Confessions of a carnivore
February 6, 1990

    What can I say? I'm a carnivore.    It started early on. I was raised by meat-eaters. They started me early on strained beef and gravy-filled baby bottles. As an infant, I teethed upon ham bones. By the time my cuspids came in, I was set in my carnivorous ways.
   When I was seven or so, my brothers and I were given baby mallard ducks as pets. I named mine Quincy, after a Muppet duck appearing briefly on a Sesame Street episode. This was long before Jack Klugman started his coroner/crime-fighter show.
   I met Quincy shortly after he'd hatched, and he imprinted on me. I was his friend and protector. He would waddle up to me when I called his name, climbing right into my arms. He grew up on a diet of bugs, Ralston Purina feed and regular treats of bread crumbs. He was a swell duck.
   When slaughtering time came, my brothers had fits. I wasn't happy about the whole thing, but I wasn't traumatized, either. They refused to eat their ducks, but I dug right in. All the more for me, I figured. There's no finer meat on earth than yard-raised duck. Wild duck is too tough. Factory duck is too limp. Yard-raised duck is just right.
   I couldn't see the sense of wasting perfectly good duck. I liked Quincy when he as alive, and I liked him when he was dead.
   My brothers didn't see it that way. One turned semi-vegetarian, eating only meat that could no longer be recognized as having once been part of a living creature. The other grew to eat little else but meat, but only from animals he'd never had the chance to meet.
   None of us would've fit into young people's farm fiction. None of us learned a teary lesson. We weren't given new baby ducks. No rainbows or majestic sunsets showed up to inspire us. We didn't grow up to be veterinarians.
   Ol' Quincy would've been a terrible Disney film.
   That same summer, I found a branch on the ground with a cocoon stuck to it. The caterpillar wouldn't stand a chance on the ground, I figured, so I propped up the stick in cardboard packing, the kind shaped like a tic-tac-toe board. Inside the cardboard framework, the cocoon would be a little safer from the elements. I put a piece of taffy in the framework to make sure the bug'd hang around for a while in case I missed its emergence.
   I was lucky enough to see a small, white moth crawl out of the cocoon. It walked along the cardboard, dried its wings, and fed on the taffy. Then it flew to my hand.
   Whenever I'd go into the yard, the white moth could flutter around me. Sometimes it would land on my hand or shoulder, but most of the time it would fly around me. When I'd go back into the hose, I always had to carefully brush it away so it wouldn't follow me inside. That summer, the moth was my friend. I never gave it a name. It wasn't a pet, just a caterpillar I helped become a moth.
   No, I didn't eat the moth. Not every critter that trusted me me a horrible death. I don't know what happened to the moth. One day it didn't come around anymore.

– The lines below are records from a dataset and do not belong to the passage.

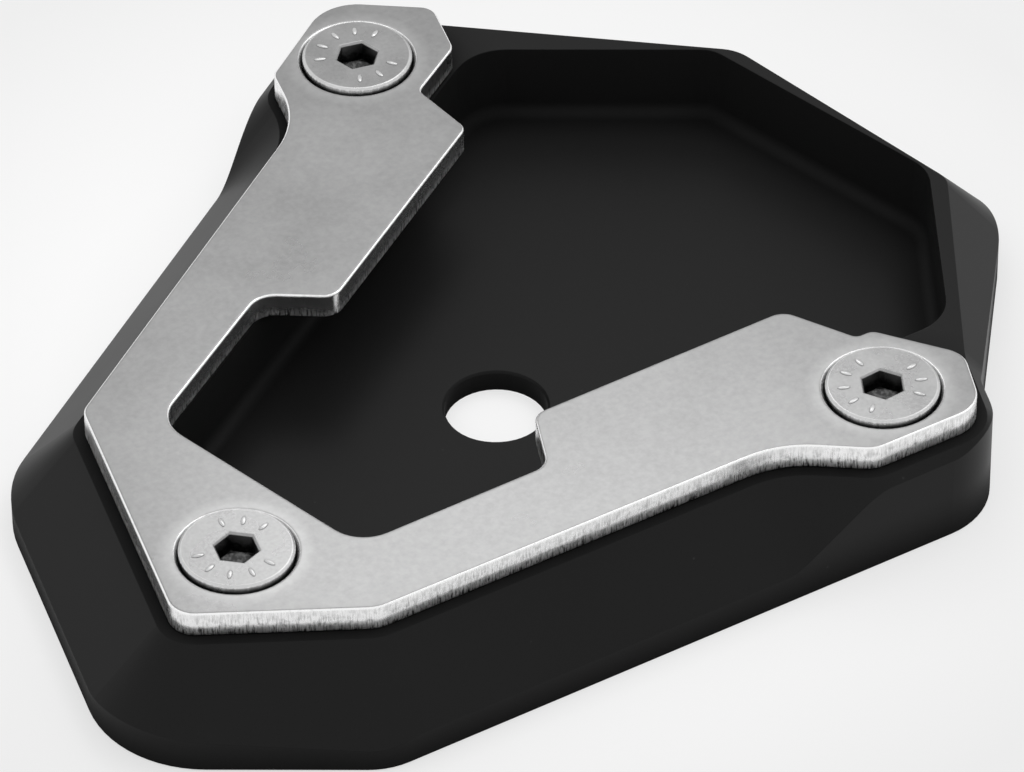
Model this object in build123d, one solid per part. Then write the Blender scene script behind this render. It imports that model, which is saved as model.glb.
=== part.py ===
from build123d import *
import math
import os

# Kickstand foot enlarger for a motorcycle: a wide machined aluminium foot with a
# pocket for the stand's own foot, and a stainless plate screwed on top of it
# that grips the stand's foot between two jaws.
# The drawing lies in X and Y, and Z is zero on the ground and points up.
# Corner lists hold (x, y, corner radius) and run anticlockwise, in millimetres.

# Heights
BASE_HEIGHT = 11.4
POCKET_FLOOR = 2.5
PLATE_THICKNESS = 3.0

# Edges and slopes of the aluminium foot
PLATE_LAND = 1.25
CHAMFER_RISE_PER_RUN = 1.15
POCKET_FLOOR_FILLET = 1.4
GROUND_EDGE_BREAK = 0.2

# Edges of the clamp plate, taken off by tumbling
PLATE_EDGE_BREAK = 0.15

# Drain hole through the pocket floor
DRAIN_HOLE_DIAMETER = 11.0
DRAIN_HOLE_CENTRE = (3.95, 9.75)
DRAIN_EDGE_BREAK = 0.25

# Countersunk socket screws, M6, with a 4 mm key
SCREW_DIAMETER = 6.0
SCREW_HEAD_DIAMETER = 12.0
SCREW_HEAD_PROUD = 0.55
SCREW_LENGTH = 10.0
SCREW_HEAD_CHAMFER = 0.25
SCREW_POINT_CHAMFER = 0.8
SOCKET_ACROSS_FLATS = 4.0
SOCKET_DEPTH = 2.5
SOCKET_LIP_CHAMFER = 0.2
COUNTERSINK_DIAMETER = 13.0
COUNTERSINK_ANGLE = 90.0
SHANK_CLEARANCE = 0.3
THREAD_CLEARANCE = 0.05
MOUTH_CHAMFER = 0.2
TAPPED_DEPTH_SPARE = 1.2
DRILL_POINT_ANGLE = 120.0

# Screw centres and how far each socket is turned, in degrees
SCREWS = [
    (14.2, 55.1, -13.3),
    (-37.1, -6.8, 17.6),
    (32.5, -20.7, 3.2),
]

# Corners of the clamp plate's front edge, round two screw lugs
FRONT_EDGE = [
    (-47.3, -11.7, 3.0),
    (-29.3, -21.7, 4.0),
    (18.6, -22.35, 12.0),
    (26.6, -28.3, 3.5),
    (39.7, -28.5, 4.0),
]

# Corner between the clamp plate's back edge and its closed end
HEEL_CORNER = (-39.8, 20.4, 2.5)

# Corners of the clamp plate's back edge, round the third screw lug
BACK_EDGE = [
    (16.4, 65.5, 5.5),
    (5.0, 57.6, 2.0),
    (3.2, 49.4, 12.0),
    HEEL_CORNER,
]

# The pocket's closed corner, which the clamp plate's throat follows
THROAT_FRONT_CORNER = (-26.0, -12.4, 4.4)
THROAT_BACK_CORNER = (-33.8, 14.9, 4.3)

# Throat of the clamp plate: front jaw, closed end, back jaw
THROAT_EDGE = [
    (42.8, -20.6, 3.0),
    (36.6, -12.5, 1.5),
    (34.7, -12.5, 1.0),
    (30.4, -4.9, 2.5),
    (-0.4, -4.9, 2.0),
    (-3.4, -12.4, 2.2),
    THROAT_FRONT_CORNER,
    THROAT_BACK_CORNER,
    (-14.9, 26.7, 3.0),
    (-8.2, 22.1, 2.2),
    (18.1, 38.7, 1.5),
    (17.1, 46.8, 1.0),
    (24.1, 51.2, 2.0),
    (25.85, 58.4, 2.0),
]

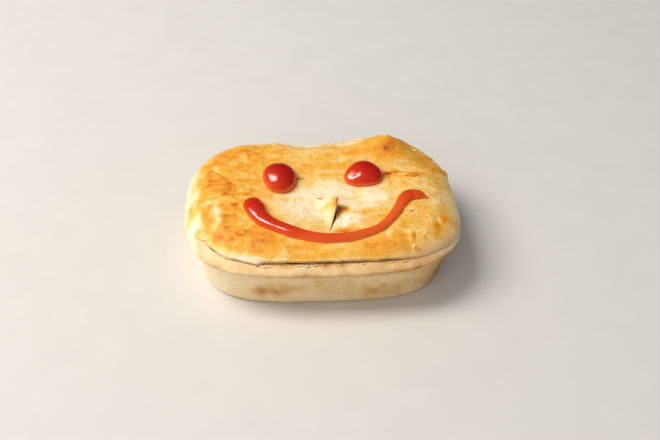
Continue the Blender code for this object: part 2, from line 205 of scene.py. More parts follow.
def closed_mesh(name, rings, first, last, **values):
    """Closed surface over a stack of rings: neighbours on neighbouring rings make a four-sided face, and a
    point at each end closes the stack with a fan. Rings turn anticlockwise seen from the last point, so
    faces point out. Each further value has one number for each ring point, and an end point takes the mean
    of its ring."""
    levels, count = rings.shape[:2]
    vertices = np.concatenate(([first], rings.reshape(-1, 3), [last]))
    index = 1 + np.arange(levels * count).reshape(levels, count)
    following = np.roll(index, -1, axis=1)
    sides = np.stack((index[:-1], following[:-1], following[1:], index[1:]), axis=-1).reshape(-1, 4)
    start = np.stack((np.zeros(count, int), following[0], index[0]), axis=-1)
    end = np.stack((np.full(count, len(vertices) - 1), index[-1], following[-1]), axis=-1)
    for value_name, value in values.items():
        values[value_name] = np.concatenate(([value[0].mean()], value.ravel(), [value[-1].mean()]))
    piece = new_piece(name, vertices, sides.tolist() + start.tolist() + end.tolist(), **values)
    piece.data.shade_smooth()
    return piece


case_turn = np.linspace(0, math.tau, CASE_STEPS_ROUND, endpoint=False)
foot_arc = np.radians(np.linspace(0, 90, 9))
lower_arc = np.radians(np.linspace(90, 0, 22, endpoint=False))
upper_arc = np.radians(np.linspace(0, 90, 24))
bead_below = RIM_WIDEST_HEIGHT - (RIM_WIDEST_HEIGHT - BEAD_BOTTOM_HEIGHT) * np.sin(lower_arc)
bead_above = RIM_WIDEST_HEIGHT + (SEAM_HEIGHT - RIM_WIDEST_HEIGHT) * np.sin(upper_arc)
case_height = np.concatenate((
    FOOT_RADIUS * (1 - np.cos(foot_arc)),
    np.linspace(FOOT_RADIUS, BEAD_BOTTOM_HEIGHT, 34)[1:-1],
    bead_below,
    bead_above,
))[:, None]
side = case_outline(case_turn, case_inset(case_turn, case_height), case_height)
side = np.concatenate((side, np.broadcast_to(case_height[..., None], (*side.shape[:2], 1))), axis=-1)
outward = unit(side * (1, 1, 0))
up_case = np.clip(case_height / RIM_WIDEST_HEIGHT, 0, 1)
wavy = CASE_UNEVENNESS * dough_octaves(side, 0.019, 11) * up_case
lumpy = RIM_UNEVENNESS * dough_octaves(side, 0.008, 21) * up_case**6
side = side + outward * (wavy + lumpy)[..., None]

FRONT_GAP = 0.0007
UNDER_RISE = 0.0006


def front(turn):
    """1 in the middle of the front and 0 round the back: the square of minus the sine of the turn."""
    return np.maximum(0.0, -np.sin(turn)) ** 2


def case_top_height(turn, share):
    """The filled inside's height: nearly flat, a little higher in the middle, and lifted at the front
    crack."""
    return SEAM_HEIGHT + UNDER_RISE * (1 - share**4) + FRONT_GAP * front(turn) ** 2 * share**12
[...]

But I had plenty of guinea pigs and goldfish that lived long, full lives before expiring from natural causes. Not even Dr. Quincy would've suspected foul play. Of course, our two hermit crabs killed each other trying to get into each other's shells, but me only blame in that was in not getting them new shells in time. It was a really medieval scene, those two vanquished crab torn out of their armor.
   We had sheep, too. We raised them from lambs, nursing them on sheep formula. You pour the stuff into a 7-Up bottle and pit a black rubber nipple on the end. It wasn't my idea to keep the lambs in the basement (the shed was too cold), but I'd come running anyway whenever they'd jump out of their pens and start knocking around the old furniture.
   I never sheared the sheep myself, though I slept peacefully enough under quilts made from their wool. Anyone who thinks shearing is "exploitative'' (and, believe you me, I've heard that word used by more than one animal-rightist) has never seen a sheep on a hot day. They look much more comfortable after a good shearing.
   I'll admit, my days of bird pogroms weren't exactly in their interest. But they had it coming. A onetime neighbor lady used to keep a birdbath in the adjoining yard, drawing every rude and early bird in the neighborhood. On many a summer morning, I'd wake, tired and cranky, get out my wrist-rocket (an industrial-strength slingshot made by the good people over at Wham-O) and knock the more obnoxious birds into the birdbath.
   I always fired a couple of warning shots, but they never learned.
   Nope, that wasn't in their interest at all. But then, I was tired, cranky, and, of course, a carnivore.